Work to be completed — Within the material below, locate the line with "a moulded lip" and the line with "cad_parts[node].hide_render = cad_parts[node].hide_viewport", then return those two lines and all lines between them, exactly as written.

Provided data —
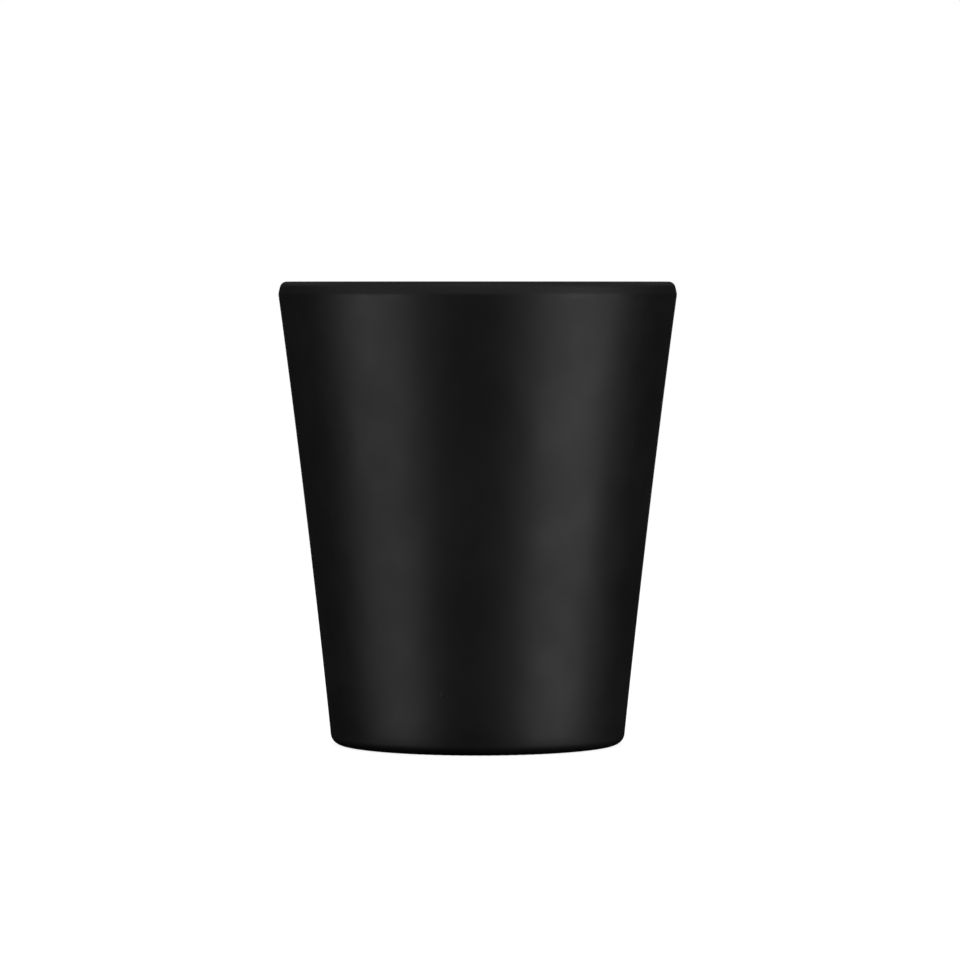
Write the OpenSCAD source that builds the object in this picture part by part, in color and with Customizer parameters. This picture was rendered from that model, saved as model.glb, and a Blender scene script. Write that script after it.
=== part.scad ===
// Empty candle jar: a tapered tumbler of clear pressed glass inside a sprayed coat of black lacquer.
// Millimetres. +Z is up, and the origin is on the jar's axis in the plane it stands on.
// Both solids are turned from one outline, so the coat always fits the glass.

/* [Outside, over the lacquer] */
// Height from the foot to the top of the lip
height = 93; // [70:1:140]
// Diameter at the ridge under the lip, the widest place
rim_d = 80; // [64:0.5:110]
// Diameter at which the line of the side wall meets the table
foot_d = 58.8; // [46:0.2:74]
// How far the side wall dips inwards at half height, from a straight taper
wall_dip = 0.35; // [0:0.05:1]
// Radius of the rounded heel, between side wall and foot
heel_r = 2.2; // [1:0.1:4]
// Width of the flat ring that the jar stands on
foot_ring_w = 2.4; // [1.5:0.1:5]
// Rise of the shallow dome under the base
punt_rise = 1.5; // [0.6:0.1:3]

/* [Lip] */
// Distance from the top of the lip down to the ridge
ridge_drop = 2.6; // [2:0.1:3.2]
// Radius of the ridge
ridge_r = 2.2; // [0.6:0.1:3]
// Inward lean of the band between the ridge and the lip, in degrees
band_lean = 13; // [4:1:13]
// Radius of the lip's outer corner
lip_outer_r = 1.4; // [0.4:0.1:1.4]
// Radius of the lip's inner corner
lip_inner_r = 0.9; // [0.4:0.1:0.9]

/* [Inside of the glass] */
// Thickness of the wall at the ridge, glass and lacquer together
rim_wall = 3.3; // [3:0.1:5]
// Thickness of the wall at the height of the inner floor, glass and lacquer together
base_wall = 3.7; // [2.5:0.1:7]
// Height of the inner floor above the table
floor_z = 9.5; // [6:0.5:16]
// Radius of the rounding between the inner floor and the inner wall
floor_corner_r = 6; // [2:0.5:12]

/* [Lacquer] */
// Thickness of the lacquer coat
coat_t = 0.12; // [0.08:0.02:0.3]
// How far round the lip's inner corner the coat reaches, in degrees from the top of the lip
coat_wrap = 60; // [10:5:75]

/* [Hidden] */
$fn = 96;

// Straight pieces that stand in for a curve
arc_steps = 8;
wall_steps = 14;
dome_steps = 10;

rim_r = rim_d / 2;
foot_r = foot_d / 2;
ridge_z = height - ridge_drop;

// Points on an arc about c, from angle a0 to a1
function arc(c, r, a0, a1, steps) =
    [for (i = [0 : steps]) let (a = a0 + (a1 - a0) * i / steps) c + r * [cos(a), sin(a)]];

function reversed(points) = [for (i = [len(points) - 1 : -1 : 0]) points[i]];

// Side wall over the lacquer: a straight taper with a shallow dip, and its lean from upright
function wall_r(z) =
    let (t = z / ridge_z)
    foot_r + (rim_r - foot_r) * t - 4 * wall_dip * t * (1 - t);
function wall_lean(z) =
    let (t = z / ridge_z)
    atan((rim_r - foot_r - 4 * wall_dip * (1 - 2 * t)) / ridge_z);

// Heel: tangent to the side wall and to the table
heel_lean = wall_lean(0);
heel_top_z = heel_r * (1 - sin(heel_lean));
heel_c = [wall_r(heel_top_z) - heel_r * cos(heel_lean), heel_r];

// Ridge: as wide as rim_d, and tangent to the side wall
ridge_lean = wall_lean(ridge_z);
ridge_c = [rim_r - ridge_r, ridge_z];
wall_top_z = ridge_z - ridge_r * sin(ridge_lean);

// Lip's outer corner: tangent to the top and to the band that leans in from the ridge
lip_outer_z = height - lip_outer_r;
lip_outer_c = [
    ridge_c.x + (sin(band_lean) * (ridge_z - lip_outer_z) + ridge_r - lip_outer_r) / cos(band_lean),
    lip_outer_z
];

// Inner wall: a straight taper between the two wall thicknesses, and its lean from upright
inner_rim_r = rim_r - rim_wall;
inner_floor_r = wall_r(floor_z) - base_wall;
inner_lean = atan((inner_rim_r - inner_floor_r) / (ridge_z - floor_z));

// Lip's inner corner: tangent to the top, and its bare glass is tangent to the inner wall
lip_inner_glass_r = lip_inner_r - coat_t;
lip_inner_z = height - lip_inner_r;
lip_inner_c = [
    inner_rim_r + (lip_inner_glass_r + sin(inner_lean) * (lip_inner_z - ridge_z)) / cos(inner_lean),
    lip_inner_z
];

// Rounding of the inner floor: tangent to the floor and to the inner wall
floor_corner_z = floor_z + floor_corner_r;
floor_corner_c = [
    inner_rim_r - (floor_corner_r + sin(inner_lean) * (ridge_z - floor_corner_z)) / cos(inner_lean),
    floor_corner_z
];

// Dome under the base: a part of a sphere that meets the foot ring
dome_edge_r = heel_c.x - foot_ring_w;
dome_r = (dome_edge_r ^ 2 + punt_rise ^ 2) / (2 * punt_rise);
dome_c = [0, punt_rise - dome_r];

// The dome's outline from the axis to the foot ring, at a depth under the lacquer's surface
function dome_outline(depth) =
    let (
        r = dome_r + depth,
        edge = acos((depth - dome_c.y) / r)
    )
    arc(dome_c, r, 90, 90 - edge, dome_steps);

// The side wall's outline from the heel to the ridge, at a depth under the lacquer's surface
function wall_outline(depth) =
    [for (i = [1 : wall_steps - 1])
        let (
            z = heel_top_z + (wall_top_z - heel_top_z) * i / wall_steps,
            lean = wall_lean(z)
        )
        [wall_r(z) - depth * cos(lean), z + depth * sin(lean)]];

// The whole lacquered outline, from the axis under the base to the coat's end inside the lip
function coated_outline(depth) = concat(
    dome_outline(depth),
    arc(heel_c, heel_r - depth, -90, -heel_lean, arc_steps),
    wall_outline(depth),
    arc(ridge_c, ridge_r - depth, -ridge_lean, band_lean, arc_steps),
    arc(lip_outer_c, lip_outer_r - depth, band_lean, 90, arc_steps),
    arc(lip_inner_c, lip_inner_r - depth, 90, 90 + coat_wrap, arc_steps)
);

// The bare glass inside, from the coat's end to the middle of the floor
function bare_outline() = concat(
    arc(lip_inner_c, lip_inner_glass_r, 90 + coat_wrap, 180 - inner_lean, arc_steps),
    arc(floor_corner_c, floor_corner_r, -inner_lean, -90, arc_steps),
    [[0, floor_z]]
);

// Clear glass tumbler with a thick base, a shallow dome under it and a moulded lip
module glass_tumbler() {
    // The first bare point is the last one under the coat
    bare = bare_outline();
    color([0.78, 0.84, 0.83, 0.5])
        rotate_extrude()
            polygon(concat(coated_outline(coat_t), [for (i = [1 : len(bare) - 1]) bare[i]]));
}

// Black lacquer over the outside of the glass, the foot, the dome under it and the lip
module black_lacquer() {
    color([0.09, 0.09, 0.09])
        rotate_extrude()
            polygon(concat(coated_outline(0), reversed(coated_outline(coat_t))));
}

glass_tumbler();
black_lacquer();
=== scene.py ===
# %% [markdown]
# # An empty candle jar
# A candle maker buys this jar empty, fixes a wick to its floor and fills it with wax.
# It is a tumbler of pressed glass with a thick base, and a satin-matte black lacquer is sprayed
# over its outside, its foot and its lip. The inside stays bare glass, so it looks like deep black
# water.
#
# A jar is a turned shape, so every piece here starts as a small disc whose edge is extruded from
# ring to ring, as a potter pulls up a wall. The rings' sizes are measured on the fixed frame.

import math

import bmesh
import bpy
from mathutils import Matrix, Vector
from mathutils.bvhtree import BVHTree


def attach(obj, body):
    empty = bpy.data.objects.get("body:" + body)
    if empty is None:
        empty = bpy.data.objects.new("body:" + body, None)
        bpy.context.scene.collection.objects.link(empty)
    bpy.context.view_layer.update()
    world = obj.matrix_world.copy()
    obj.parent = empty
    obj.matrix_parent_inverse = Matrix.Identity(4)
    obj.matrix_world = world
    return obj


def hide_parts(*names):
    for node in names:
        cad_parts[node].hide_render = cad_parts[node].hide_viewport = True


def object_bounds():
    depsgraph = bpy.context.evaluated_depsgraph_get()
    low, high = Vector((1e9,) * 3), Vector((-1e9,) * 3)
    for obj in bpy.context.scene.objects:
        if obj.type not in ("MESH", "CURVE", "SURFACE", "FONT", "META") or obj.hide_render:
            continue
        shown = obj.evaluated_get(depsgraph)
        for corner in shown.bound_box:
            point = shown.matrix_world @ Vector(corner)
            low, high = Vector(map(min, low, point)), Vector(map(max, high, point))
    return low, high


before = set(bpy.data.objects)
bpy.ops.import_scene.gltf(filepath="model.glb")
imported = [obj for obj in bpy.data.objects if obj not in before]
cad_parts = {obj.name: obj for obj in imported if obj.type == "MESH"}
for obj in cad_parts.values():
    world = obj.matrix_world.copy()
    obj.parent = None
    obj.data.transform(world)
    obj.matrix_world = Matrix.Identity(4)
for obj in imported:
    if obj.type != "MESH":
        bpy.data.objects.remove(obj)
cad_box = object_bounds()
print("frame box in mm:", [[round(v * 1000, 2) for v in corner] for corner in cad_box])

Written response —
// Clear glass tumbler with a thick base, a shallow dome under it and a moulded lip
module glass_tumbler() {
    // The first bare point is the last one under the coat
    bare = bare_outline();
    color([0.78, 0.84, 0.83, 0.5])
        rotate_extrude()
            polygon(concat(coated_outline(coat_t), [for (i = [1 : len(bare) - 1]) bare[i]]));
}

// Black lacquer over the outside of the glass, the foot, the dome under it and the lip
module black_lacquer() {
    color([0.09, 0.09, 0.09])
        rotate_extrude()
            polygon(concat(coated_outline(0), reversed(coated_outline(coat_t))));
}

glass_tumbler();
black_lacquer();
=== scene.py ===
# %% [markdown]
# # An empty candle jar
# A candle maker buys this jar empty, fixes a wick to its floor and fills it with wax.
# It is a tumbler of pressed glass with a thick base, and a satin-matte black lacquer is sprayed
# over its outside, its foot and its lip. The inside stays bare glass, so it looks like deep black
# water.
#
# A jar is a turned shape, so every piece here starts as a small disc whose edge is extruded from
# ring to ring, as a potter pulls up a wall. The rings' sizes are measured on the fixed frame.

import math

import bmesh
import bpy
from mathutils import Matrix, Vector
from mathutils.bvhtree import BVHTree


def attach(obj, body):
    empty = bpy.data.objects.get("body:" + body)
    if empty is None:
        empty = bpy.data.objects.new("body:" + body, None)
        bpy.context.scene.collection.objects.link(empty)
    bpy.context.view_layer.update()
    world = obj.matrix_world.copy()
    obj.parent = empty
    obj.matrix_parent_inverse = Matrix.Identity(4)
    obj.matrix_world = world
    return obj


def hide_parts(*names):
    for node in names:
        cad_parts[node].hide_render = cad_parts[node].hide_viewport = True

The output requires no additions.